London: Amnesty International, 2025. 72p..  

Managing exits from violent extremist groups: lessons from the Lake Chad Basin

By Remadji Hoinathy, Malik Samuel and Akinola Olojo

  Some Lake Chad Basin countries (Cameroon, Chad, Niger and Nigeria) have been dealing with violent extremism for over a decade. Disarmament, demobilisation, repatriation, reintegration and resettlement processes in these countries may offer useful lessons for other West African contexts, including Mali and Burkina Faso, or more recently affected countries such as Benin, Côte d’Ivoire and Togo. Such lessons include incentivising defections, coordinating at national and regional levels, gender sensitivity, appropriate legal frameworks and community engagement.

Key findings Understanding the circumstances that lead people to join and leave violent extremist groups, and their experiences in those groups, is key to crafting incentives for disengagement.
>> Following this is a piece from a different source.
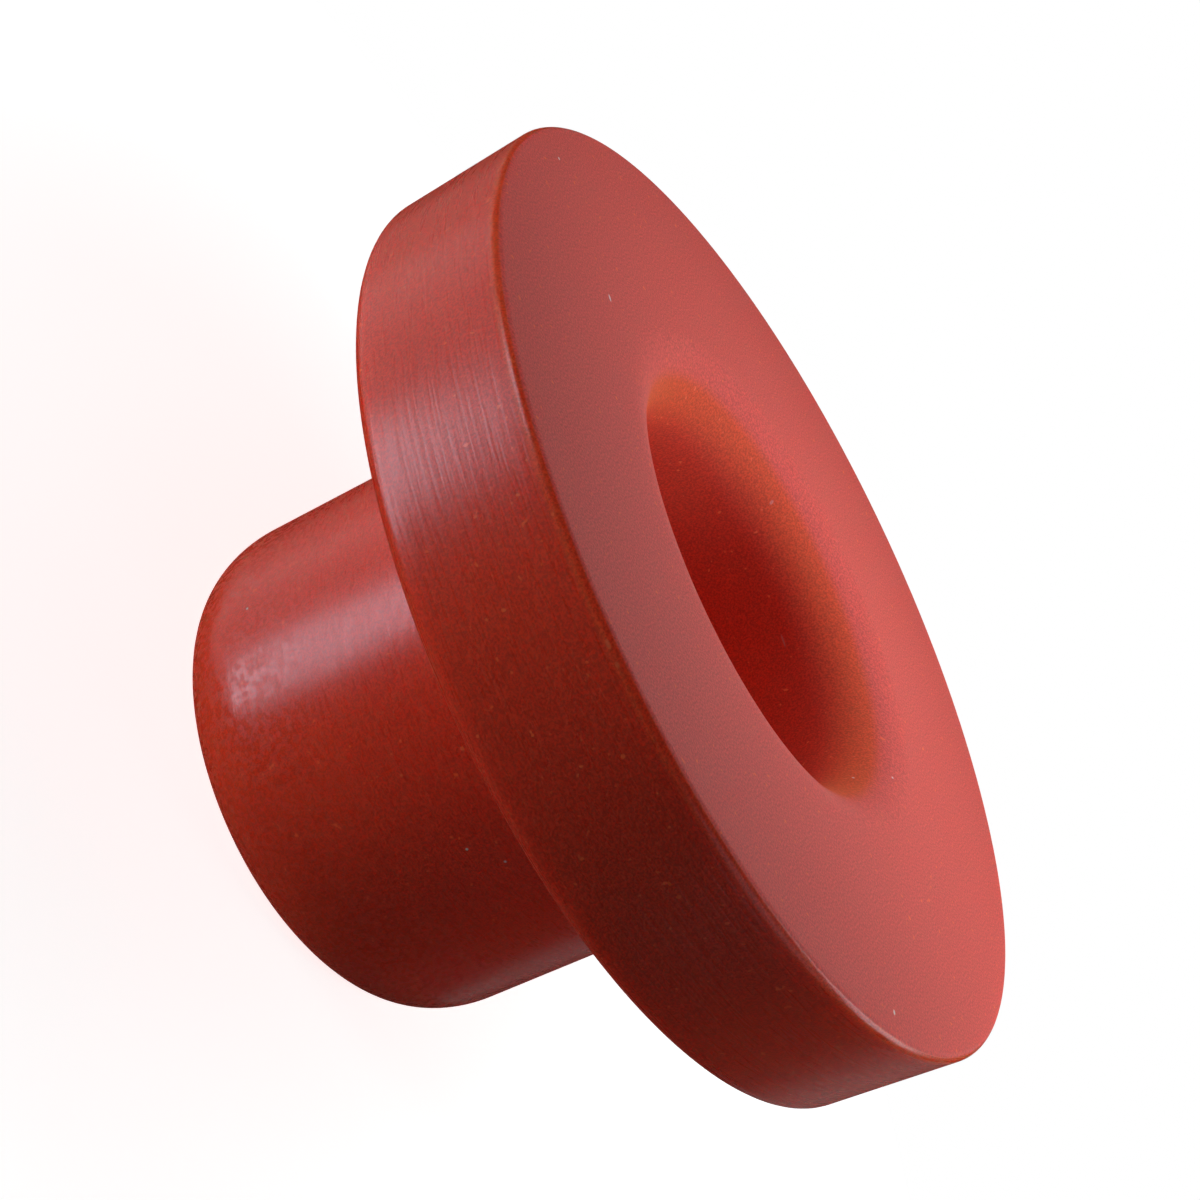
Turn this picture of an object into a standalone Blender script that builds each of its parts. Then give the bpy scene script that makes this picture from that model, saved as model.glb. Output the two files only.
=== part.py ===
"""A coupling nut washer: one moulded piece of rubber, with a thick flange on a short sleeve.

The washer stands on the end of its sleeve, with its axis along +Z and the flange at the top.
The origin is the centre of the sleeve's end face. All lengths are in metres.
"""

from math import cos, pi, sin

import bpy

# Driving dimensions
FLANGE_DIAMETER = 0.022  # a loose fit inside the coupling nut
FLANGE_THICKNESS = 0.0036
SLEEVE_LENGTH = 0.0086  # from the back of the flange to the end face
BORE_DIAMETER = 0.0088  # stretches over a 9.5 mm supply tube
SLEEVE_WALL = 0.00165
MOUTH_RADIUS = 0.0017  # bell mouth of the bore, on the outer face of the flange
RIM_TAPER = 0.0001  # how much smaller the rim's radius is at the back, as it left its mould
FRONT_EDGE_RADIUS = 0.0002  # edge of the outer face
BACK_EDGE_RADIUS = 0.0004  # edge on the sleeve's side
ROOT_FILLET_RADIUS = 0.0004  # where the sleeve meets the flange
NOSE_LAND = 0.00055  # width of the flat ring on the sleeve's end
NOSE_LENGTH = 0.0018  # length of the sleeve that its rounded nose takes up

# Fineness of the turned surface
TURN_STEPS = 96
MOUTH_STEPS = 8
NOSE_STEPS = 7
EDGE_STEPS = 4
SHARP_ANGLE = pi / 6
JOIN_DISTANCE = 0.000001

# Red rubber
RUBBER_COLOUR = (0.42, 0.055, 0.035, 1.0)
RUBBER_ROUGHNESS = 0.45
RUBBER_SUBSURFACE = 0.35
RUBBER_SCATTER_DISTANCE = 0.0012

# What follows from the driving dimensions
total_length = SLEEVE_LENGTH + FLANGE_THICKNESS
flange_radius = FLANGE_DIAMETER / 2
bore_radius = BORE_DIAMETER / 2
sleeve_radius = bore_radius + SLEEVE_WALL
nose_reach = SLEEVE_WALL - NOSE_LAND


def clear_scene():
    """Removes every object that the file opened with."""
    for obj in list(bpy.data.objects):
        bpy.data.objects.remove(obj, do_unlink=True)


def arc(centre, reach, start, end, steps):
    """Points of a round or oval arc in the XZ plane, with both its ends.

    centre is (x, z), reach is the half-width along X and along Z, and start and end are in quarter turns.
    """
    angles = [(start + (end - start) * i / steps) * pi / 2 for i in range(steps + 1)]
    return [(centre[0] + reach[0] * cos(a), centre[1] + reach[1] * sin(a)) for a in angles]


def washer_section():
    """The section as a closed loop of (radius, height).

    It runs down the outer side from the flange's outer face, and comes back up the bore.
    """
    front = total_length
    back = SLEEVE_LENGTH
    front_edge = arc(
        (flange_radius - FRONT_EDGE_RADIUS, front - FRONT_EDGE_RADIUS),
        (FRONT_EDGE_RADIUS, FRONT_EDGE_RADIUS), 1, 0, EDGE_STEPS)
    back_edge = arc(
        (flange_radius - RIM_TAPER - BACK_EDGE_RADIUS, back + BACK_EDGE_RADIUS),
        (BACK_EDGE_RADIUS, BACK_EDGE_RADIUS), 0, -1, EDGE_STEPS)
    root = arc(
        (sleeve_radius + ROOT_FILLET_RADIUS, back - ROOT_FILLET_RADIUS),
        (ROOT_FILLET_RADIUS, ROOT_FILLET_RADIUS), 1, 2, EDGE_STEPS)
    nose = arc((sleeve_radius - nose_reach, NOSE_LENGTH), (nose_reach, NOSE_LENGTH), 0, -1, NOSE_STEPS)
    bore_end = [(bore_radius, 0)]
    mouth = arc(
        (bore_radius + MOUTH_RADIUS, front - MOUTH_RADIUS),
        (MOUTH_RADIUS, MOUTH_RADIUS), 2, 1, MOUTH_STEPS)
    return front_edge + back_edge + root + nose + bore_end + mouth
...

The willingness to leave violent extremist groups is often clouded by uncertainty, as well as long waiting periods between disengagement and enrolment in programmes for disarmament, demobilisation, repatriation, reintegration and resettlement (DDRRR). Waves of defection from Boko Haram caught Lake Chad Basin (LCB) states unprepared. DDRRR processes were thus implemented under pressure, hindering early coordination at a regional level. Women are treated mainly as victims, despite some voluntarily joining and playing active roles in Boko Haram, including volunteering as suicide bombers. DDRRR implementation in the LCB has revealed gaps in legal frameworks that require revisions. DDRRR lacks public support in some LCB countries, as many people view it as blanket amnesty for Boko Haram members. 

Recommendations Non-military means of countering violent extremism should incorporate incentives and opportunities for associates to leave these armed groups. By depleting these groups’ human resources, their fighting capacity is reduced. To encourage defection, clear processes for screening, prosecution and integration are needed. National ownership of these processes, inclusivity, adaptation to local context and adequate resourcing are key, from inception to implementation. National ownership should not lead to isolated approaches, but rather create bridges between countries to enable a cohesive regional approach. Organisations such as the Economic Community of West African States, the Liptako-Gourma States Integrated Development Authority, the G5 Sahel and the Accra Initiative could offer relevant regional frameworks for this. Authorities in charge of DDRRR programmes should consider the diverse needs and backgrounds of ex-associates. Distinguishing individuals according to why they joined and their roles within the groups is important for providing appropriate treatment. The specific needs of women and children should be taken into account. Affected West African countries should proactively formulate relevant legal and institutional frameworks. International and regional provisions and standards should be taken into account, including the need for transparent and predictable screening, prosecution and rehabilitation processes. Due to their position connecting the LCB and West Africa, Niger and Nigeria could play a key role in sharing lessons learned from DDRRR implementation. Community organisations, platforms, and media should be used by the DDRRR authorities to raise public awareness of the reintegration process. This would help prevent perceptions of general amnesty for Boko Haram members and preconceived ideas about the disengaged from undermining the process. 

Pretoria: Institute for Security Studies, 2023. 12p.